The deeper consequence is the effective creation of two distinct Bitcoin markets: one daytime, liquid, and efficient dominated by institutional flows, and one overnight and weekend where retail and algorithmic traders navigate choppier waters with less protection against sharp price moves. This division has implications for market efficiency, as prices can more easily deviate from fundamental values during low-liquidity periods. It also raises questions about market fairness, as participants with different levels of sophistication and resources face fundamentally different trading conditions.
Your Alpha
Your Alpha
Traders and investors must adjust their strategies for this new two-tier environment. Liquidity is no longer constant, and assuming it is can lead to costly executions and unnecessary risk exposure. Here are three practical strategies for navigating this divided market:
1Schedule large orders for peak liquidity hours: Execute meaningful trades during New York trading hours when order book depth is greatest. Avoid weekends and low-activity periods for transactions that might move the market. Data shows that hours between 9:00 AM and 4:00 PM EST offer the greatest order book depth, with peaks around 10:00 AM when European and US traders overlap. For orders that must execute outside these windows, consider using execution algorithms that break orders into smaller pieces to minimize market impact.
2Diversify across major exchanges: Don't rely on a single venue for liquidity. Spreads between Binance, Coinbase, and others can be significant, especially under stress. Monitor depth in real-time using tools like Kaiko, CoinMetrics, or native exchange APIs. Consider establishing direct connections to multiple exchanges via APIs to execute orders simultaneously on the venue with the best liquidity. This strategy is particularly important for institutional traders and those handling significant volumes.

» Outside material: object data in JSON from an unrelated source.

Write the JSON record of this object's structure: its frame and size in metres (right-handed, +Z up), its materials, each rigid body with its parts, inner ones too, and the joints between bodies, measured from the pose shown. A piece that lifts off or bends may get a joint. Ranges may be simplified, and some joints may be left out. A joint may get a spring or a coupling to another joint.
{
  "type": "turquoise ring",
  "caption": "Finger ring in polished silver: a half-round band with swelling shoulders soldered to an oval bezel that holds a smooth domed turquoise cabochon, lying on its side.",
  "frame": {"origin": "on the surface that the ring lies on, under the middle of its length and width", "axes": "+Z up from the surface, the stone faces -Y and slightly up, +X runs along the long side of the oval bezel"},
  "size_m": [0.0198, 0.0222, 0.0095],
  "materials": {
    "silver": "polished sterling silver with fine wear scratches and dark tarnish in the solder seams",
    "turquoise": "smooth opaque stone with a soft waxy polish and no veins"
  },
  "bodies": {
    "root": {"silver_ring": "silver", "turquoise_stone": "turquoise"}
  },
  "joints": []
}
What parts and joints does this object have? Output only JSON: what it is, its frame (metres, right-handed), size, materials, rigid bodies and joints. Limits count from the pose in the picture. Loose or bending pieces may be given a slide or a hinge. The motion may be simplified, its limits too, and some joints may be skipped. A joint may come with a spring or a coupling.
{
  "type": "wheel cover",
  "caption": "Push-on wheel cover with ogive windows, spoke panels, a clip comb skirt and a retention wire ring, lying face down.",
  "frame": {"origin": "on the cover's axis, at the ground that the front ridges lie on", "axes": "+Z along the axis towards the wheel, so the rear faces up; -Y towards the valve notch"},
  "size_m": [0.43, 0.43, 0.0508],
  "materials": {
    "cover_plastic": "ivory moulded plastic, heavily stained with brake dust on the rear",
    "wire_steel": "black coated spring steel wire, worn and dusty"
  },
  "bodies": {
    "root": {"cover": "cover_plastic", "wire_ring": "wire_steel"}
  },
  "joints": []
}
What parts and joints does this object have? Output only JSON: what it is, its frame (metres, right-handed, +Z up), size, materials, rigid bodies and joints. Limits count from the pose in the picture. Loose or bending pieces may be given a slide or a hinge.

3Reduce leverage on weekends: Volatility amplified by thin books makes leveraged positions especially vulnerable outside institutional hours. Consider reducing position size or multiplier when liquidity withdraws. Historical data shows that cascade liquidation events are significantly more likely during weekends when order books are thinner and stop-loss orders can be triggered more easily. For leverage traders, setting more conservative position limits on Friday afternoons can be an effective risk management strategy.
trader adjusting weekend strategy
Next Catalyst
The next major test for this market dynamic will come with the next significant macroeconomic event that occurs outside Wall Street hours. Since the Federal Reserve and other major central banks now schedule most policy announcements during US trading hours, the risk is that an unexpected geopolitical development or major corporate news over a weekend could trigger disproportionate price moves.
Protocol developers and exchanges are watching this dynamic closely. We might see innovations in derivative products that offer specific hedging against weekend liquidity risks, or market mechanisms that incentivize market makers to provide liquidity during traditionally thin periods. Some exchanges are already experimenting with market maker programs that offer reduced fees or rewards for providing liquidity during weekends and low-activity hours. On the DeFi side, protocols could develop hedging products that pay out when spreads widen beyond certain thresholds, providing protection against illiquidity events.
Another area of potential development is structured products that leverage this liquidity divide. For instance, funds could offer strategies that sell volatility during the week (when markets are more efficient) and buy protection on weekends (when tail risks are higher). Such products could attract institutional investors seeking Bitcoin exposure but concerned about asymmetric liquidity risks.
The Bottom Line
The Bottom Line
Bitcoin has evolved into a two-speed market where institutionalization has deepened weekday liquidity but left weekends vulnerable. The data clearly shows 47% of volume now occurs during US business hours, with spreads that can widen to $643 when books thin out. To navigate this new landscape, market participants must adjust execution strategies, diversify across venues, and manage leverage risk during low-liquidity periods. The promised 24/7 market still exists, but it now comes with important asterisks that require a more nuanced approach to trading and risk management.
This evolution of Bitcoin's market reflects a broader maturation process in the cryptocurrency space. As digital assets integrate into the traditional financial system, they inevitably adopt some of its characteristics, including liquidity concentrations at specific times. The question for the crypto community is whether this is a temporary phase in market evolution or a permanent feature of the ecosystem. Regardless of the answer, traders who recognize and adapt to this new reality will be better positioned to navigate Bitcoin markets in the years ahead.